**Raw data**
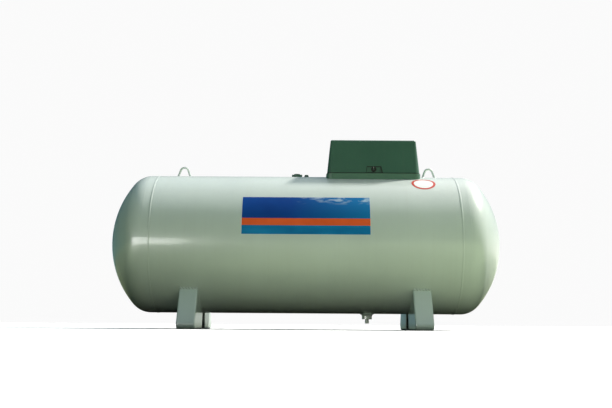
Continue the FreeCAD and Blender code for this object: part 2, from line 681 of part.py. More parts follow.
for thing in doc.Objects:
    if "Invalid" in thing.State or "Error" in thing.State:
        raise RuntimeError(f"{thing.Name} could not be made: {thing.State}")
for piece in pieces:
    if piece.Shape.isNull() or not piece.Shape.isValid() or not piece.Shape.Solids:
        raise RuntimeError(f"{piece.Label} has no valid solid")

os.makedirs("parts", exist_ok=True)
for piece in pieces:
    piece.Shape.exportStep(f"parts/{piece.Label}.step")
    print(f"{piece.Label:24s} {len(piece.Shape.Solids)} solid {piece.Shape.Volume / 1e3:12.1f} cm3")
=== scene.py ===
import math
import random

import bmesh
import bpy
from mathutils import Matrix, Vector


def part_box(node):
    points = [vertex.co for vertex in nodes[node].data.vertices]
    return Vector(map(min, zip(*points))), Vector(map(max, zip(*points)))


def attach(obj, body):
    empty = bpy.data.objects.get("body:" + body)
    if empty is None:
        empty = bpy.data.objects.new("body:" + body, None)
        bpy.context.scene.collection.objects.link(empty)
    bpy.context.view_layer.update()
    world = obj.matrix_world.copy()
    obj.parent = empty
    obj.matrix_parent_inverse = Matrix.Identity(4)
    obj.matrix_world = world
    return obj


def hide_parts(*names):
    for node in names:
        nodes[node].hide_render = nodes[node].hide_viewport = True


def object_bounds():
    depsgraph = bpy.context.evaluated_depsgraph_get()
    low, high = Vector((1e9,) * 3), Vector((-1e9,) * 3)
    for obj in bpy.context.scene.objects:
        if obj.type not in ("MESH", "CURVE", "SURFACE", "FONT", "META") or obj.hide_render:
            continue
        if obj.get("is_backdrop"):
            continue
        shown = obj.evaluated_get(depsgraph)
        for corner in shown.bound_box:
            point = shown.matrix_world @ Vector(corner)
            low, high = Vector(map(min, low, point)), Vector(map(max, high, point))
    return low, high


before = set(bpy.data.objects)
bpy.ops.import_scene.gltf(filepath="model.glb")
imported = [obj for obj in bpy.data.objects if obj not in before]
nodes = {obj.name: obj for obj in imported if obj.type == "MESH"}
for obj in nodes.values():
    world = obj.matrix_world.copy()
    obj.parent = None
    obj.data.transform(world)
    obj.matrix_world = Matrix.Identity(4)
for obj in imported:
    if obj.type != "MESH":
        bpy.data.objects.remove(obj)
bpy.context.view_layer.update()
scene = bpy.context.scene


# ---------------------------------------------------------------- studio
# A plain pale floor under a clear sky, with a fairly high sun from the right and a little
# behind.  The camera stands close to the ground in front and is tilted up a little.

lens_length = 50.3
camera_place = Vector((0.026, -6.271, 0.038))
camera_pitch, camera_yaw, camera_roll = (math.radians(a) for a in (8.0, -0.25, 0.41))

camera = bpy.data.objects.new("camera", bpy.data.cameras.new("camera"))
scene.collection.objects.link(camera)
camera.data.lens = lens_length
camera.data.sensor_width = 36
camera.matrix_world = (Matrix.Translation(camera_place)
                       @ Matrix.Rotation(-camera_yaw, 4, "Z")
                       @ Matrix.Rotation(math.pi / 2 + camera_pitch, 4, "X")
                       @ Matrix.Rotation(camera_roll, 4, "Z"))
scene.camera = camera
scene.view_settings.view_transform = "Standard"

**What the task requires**
Look through the material and copy each line that has "nodes".

**Exercise result**
    points = [vertex.co for vertex in nodes[node].data.vertices]
        nodes[node].hide_render = nodes[node].hide_viewport = True
nodes = {obj.name: obj for obj in imported if obj.type == "MESH"}
for obj in nodes.values():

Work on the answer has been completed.